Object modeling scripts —
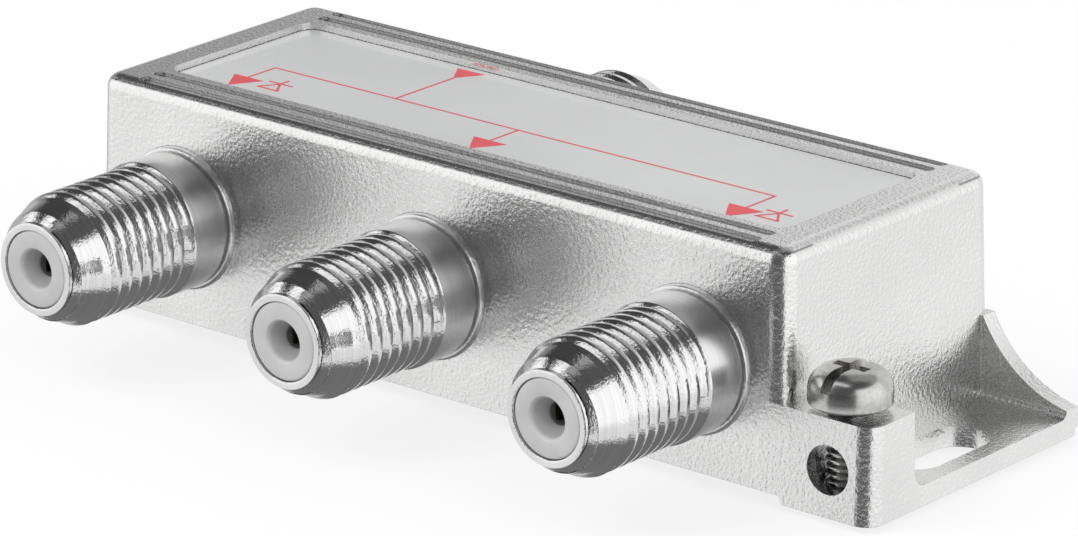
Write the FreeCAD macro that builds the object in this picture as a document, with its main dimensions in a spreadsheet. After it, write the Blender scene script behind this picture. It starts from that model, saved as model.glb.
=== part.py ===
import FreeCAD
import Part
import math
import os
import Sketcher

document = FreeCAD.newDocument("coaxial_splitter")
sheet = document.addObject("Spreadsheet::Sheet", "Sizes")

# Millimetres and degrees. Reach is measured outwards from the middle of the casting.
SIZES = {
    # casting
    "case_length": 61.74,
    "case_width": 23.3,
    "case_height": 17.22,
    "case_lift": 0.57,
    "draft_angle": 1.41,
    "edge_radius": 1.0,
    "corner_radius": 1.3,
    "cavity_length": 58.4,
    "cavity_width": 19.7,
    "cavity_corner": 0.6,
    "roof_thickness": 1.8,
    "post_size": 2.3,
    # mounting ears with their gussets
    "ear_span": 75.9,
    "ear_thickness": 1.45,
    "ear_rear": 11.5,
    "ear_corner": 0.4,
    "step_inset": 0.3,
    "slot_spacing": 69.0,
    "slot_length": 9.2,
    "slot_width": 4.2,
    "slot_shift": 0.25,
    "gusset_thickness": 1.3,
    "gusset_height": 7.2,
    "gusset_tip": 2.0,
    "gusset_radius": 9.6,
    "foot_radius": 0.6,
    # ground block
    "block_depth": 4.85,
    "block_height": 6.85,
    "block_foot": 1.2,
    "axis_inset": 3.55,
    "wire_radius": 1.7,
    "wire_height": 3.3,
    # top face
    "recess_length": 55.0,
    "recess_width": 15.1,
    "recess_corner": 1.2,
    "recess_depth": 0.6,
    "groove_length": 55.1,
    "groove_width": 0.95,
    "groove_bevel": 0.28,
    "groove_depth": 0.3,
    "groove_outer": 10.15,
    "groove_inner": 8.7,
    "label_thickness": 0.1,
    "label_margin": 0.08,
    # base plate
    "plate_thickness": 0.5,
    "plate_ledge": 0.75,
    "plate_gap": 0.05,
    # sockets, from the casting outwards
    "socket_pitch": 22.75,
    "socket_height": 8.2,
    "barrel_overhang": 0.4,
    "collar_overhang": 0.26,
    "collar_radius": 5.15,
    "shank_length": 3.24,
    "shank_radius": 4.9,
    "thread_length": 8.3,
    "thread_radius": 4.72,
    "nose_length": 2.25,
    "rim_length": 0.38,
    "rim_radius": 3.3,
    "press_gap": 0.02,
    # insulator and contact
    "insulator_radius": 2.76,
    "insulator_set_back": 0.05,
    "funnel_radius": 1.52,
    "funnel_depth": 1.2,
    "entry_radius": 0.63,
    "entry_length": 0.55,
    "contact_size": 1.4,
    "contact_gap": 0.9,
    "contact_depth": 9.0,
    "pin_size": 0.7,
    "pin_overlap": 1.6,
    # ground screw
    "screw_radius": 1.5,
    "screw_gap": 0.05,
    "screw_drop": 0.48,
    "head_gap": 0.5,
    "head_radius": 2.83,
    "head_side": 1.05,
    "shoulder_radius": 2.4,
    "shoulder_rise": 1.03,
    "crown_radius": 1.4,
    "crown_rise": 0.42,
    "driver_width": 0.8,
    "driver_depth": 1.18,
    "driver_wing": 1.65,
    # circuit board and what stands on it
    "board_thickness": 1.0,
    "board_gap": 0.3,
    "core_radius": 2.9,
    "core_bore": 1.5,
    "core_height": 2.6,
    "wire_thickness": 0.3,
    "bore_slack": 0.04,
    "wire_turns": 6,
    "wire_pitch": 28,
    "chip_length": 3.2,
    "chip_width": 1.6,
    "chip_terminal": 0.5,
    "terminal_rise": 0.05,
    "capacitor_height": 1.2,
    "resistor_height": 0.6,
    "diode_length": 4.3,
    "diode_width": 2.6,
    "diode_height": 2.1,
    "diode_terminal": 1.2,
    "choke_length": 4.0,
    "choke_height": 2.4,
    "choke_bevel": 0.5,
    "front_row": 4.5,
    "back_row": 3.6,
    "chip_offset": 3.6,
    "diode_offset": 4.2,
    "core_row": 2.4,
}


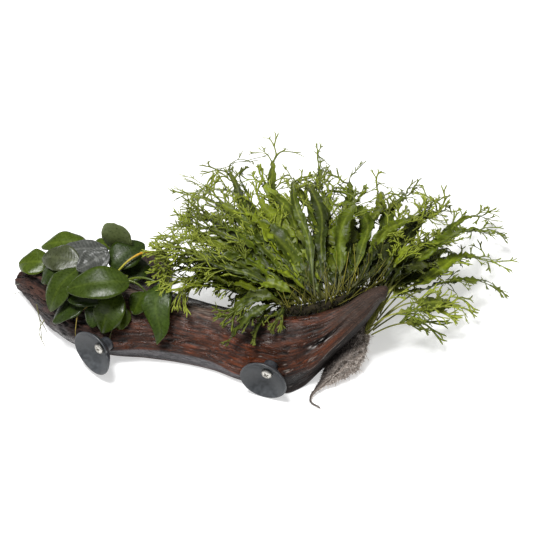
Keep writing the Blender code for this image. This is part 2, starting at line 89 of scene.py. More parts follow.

What is being asked —
Send back every record, precisely as written.

Answer for the task —
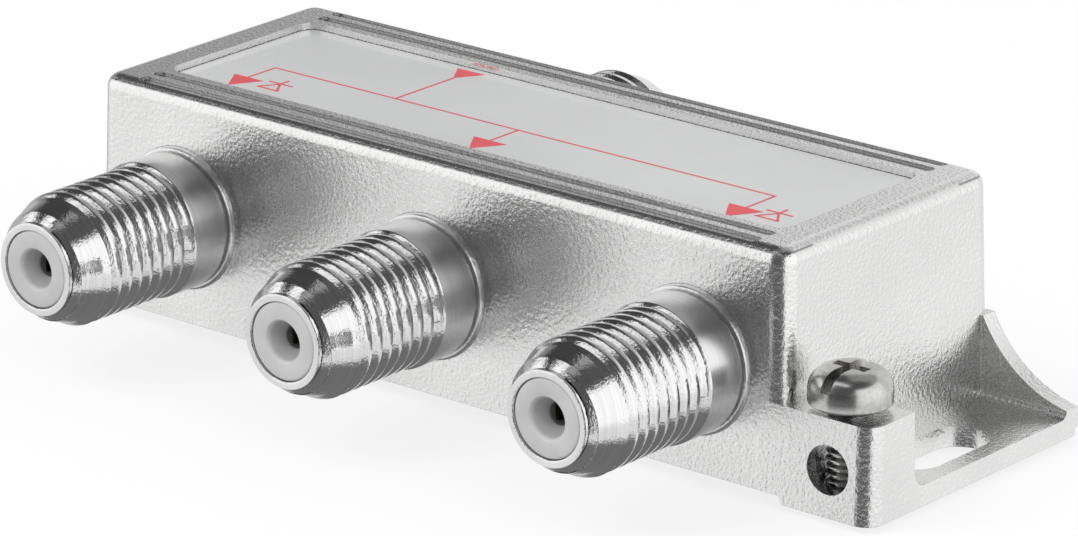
Write the FreeCAD macro that builds the object in this picture as a document, with its main dimensions in a spreadsheet. After it, write the Blender scene script behind this picture. It starts from that model, saved as model.glb.
=== part.py ===
import FreeCAD
import Part
import math
import os
import Sketcher

document = FreeCAD.newDocument("coaxial_splitter")
sheet = document.addObject("Spreadsheet::Sheet", "Sizes")

# Millimetres and degrees. Reach is measured outwards from the middle of the casting.
SIZES = {
    # casting
    "case_length": 61.74,
    "case_width": 23.3,
    "case_height": 17.22,
    "case_lift": 0.57,
    "draft_angle": 1.41,
    "edge_radius": 1.0,
    "corner_radius": 1.3,
    "cavity_length": 58.4,
    "cavity_width": 19.7,
    "cavity_corner": 0.6,
    "roof_thickness": 1.8,
    "post_size": 2.3,
    # mounting ears with their gussets
    "ear_span": 75.9,
    "ear_thickness": 1.45,
    "ear_rear": 11.5,
    "ear_corner": 0.4,
    "step_inset": 0.3,
    "slot_spacing": 69.0,
    "slot_length": 9.2,
    "slot_width": 4.2,
    "slot_shift": 0.25,
    "gusset_thickness": 1.3,
    "gusset_height": 7.2,
    "gusset_tip": 2.0,
    "gusset_radius": 9.6,
    "foot_radius": 0.6,
    # ground block
    "block_depth": 4.85,
    "block_height": 6.85,
    "block_foot": 1.2,
    "axis_inset": 3.55,
    "wire_radius": 1.7,
    "wire_height": 3.3,
    # top face
    "recess_length": 55.0,
    "recess_width": 15.1,
    "recess_corner": 1.2,
    "recess_depth": 0.6,
    "groove_length": 55.1,
    "groove_width": 0.95,
    "groove_bevel": 0.28,
    "groove_depth": 0.3,
    "groove_outer": 10.15,
    "groove_inner": 8.7,
    "label_thickness": 0.1,
    "label_margin": 0.08,
    # base plate
    "plate_thickness": 0.5,
    "plate_ledge": 0.75,
    "plate_gap": 0.05,
    # sockets, from the casting outwards
    "socket_pitch": 22.75,
    "socket_height": 8.2,
    "barrel_overhang": 0.4,
    "collar_overhang": 0.26,
    "collar_radius": 5.15,
    "shank_length": 3.24,
    "shank_radius": 4.9,
    "thread_length": 8.3,
    "thread_radius": 4.72,
    "nose_length": 2.25,
    "rim_length": 0.38,
    "rim_radius": 3.3,
    "press_gap": 0.02,
    # insulator and contact
    "insulator_radius": 2.76,
    "insulator_set_back": 0.05,
    "funnel_radius": 1.52,
    "funnel_depth": 1.2,
    "entry_radius": 0.63,
    "entry_length": 0.55,
    "contact_size": 1.4,
    "contact_gap": 0.9,
    "contact_depth": 9.0,
    "pin_size": 0.7,
    "pin_overlap": 1.6,
    # ground screw
    "screw_radius": 1.5,
    "screw_gap": 0.05,
    "screw_drop": 0.48,
    "head_gap": 0.5,
    "head_radius": 2.83,
    "head_side": 1.05,
    "shoulder_radius": 2.4,
    "shoulder_rise": 1.03,
    "crown_radius": 1.4,
    "crown_rise": 0.42,
    "driver_width": 0.8,
    "driver_depth": 1.18,
    "driver_wing": 1.65,
    # circuit board and what stands on it
    "board_thickness": 1.0,
    "board_gap": 0.3,
    "core_radius": 2.9,
    "core_bore": 1.5,
    "core_height": 2.6,
    "wire_thickness": 0.3,
    "bore_slack": 0.04,
    "wire_turns": 6,
    "wire_pitch": 28,
    "chip_length": 3.2,
    "chip_width": 1.6,
    "chip_terminal": 0.5,
    "terminal_rise": 0.05,
    "capacitor_height": 1.2,
    "resistor_height": 0.6,
    "diode_length": 4.3,
    "diode_width": 2.6,
    "diode_height": 2.1,
    "diode_terminal": 1.2,
    "choke_length": 4.0,
    "choke_height": 2.4,
    "choke_bevel": 0.5,
    "front_row": 4.5,
    "back_row": 3.6,
    "chip_offset": 3.6,
    "diode_offset": 4.2,
    "core_row": 2.4,
}


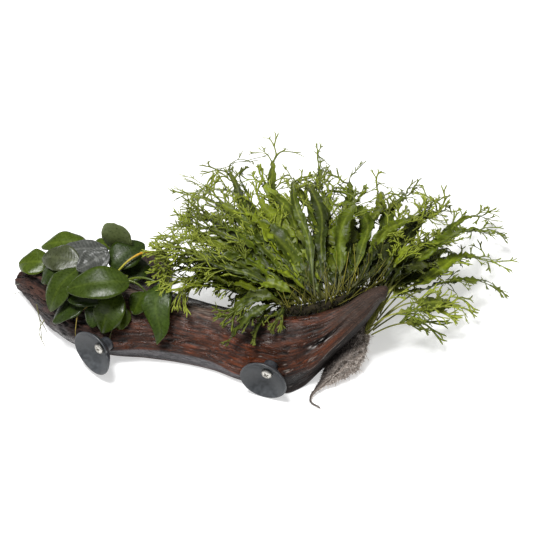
Keep writing the Blender code for this image. This is part 2, starting at line 89 of scene.py. More parts follow.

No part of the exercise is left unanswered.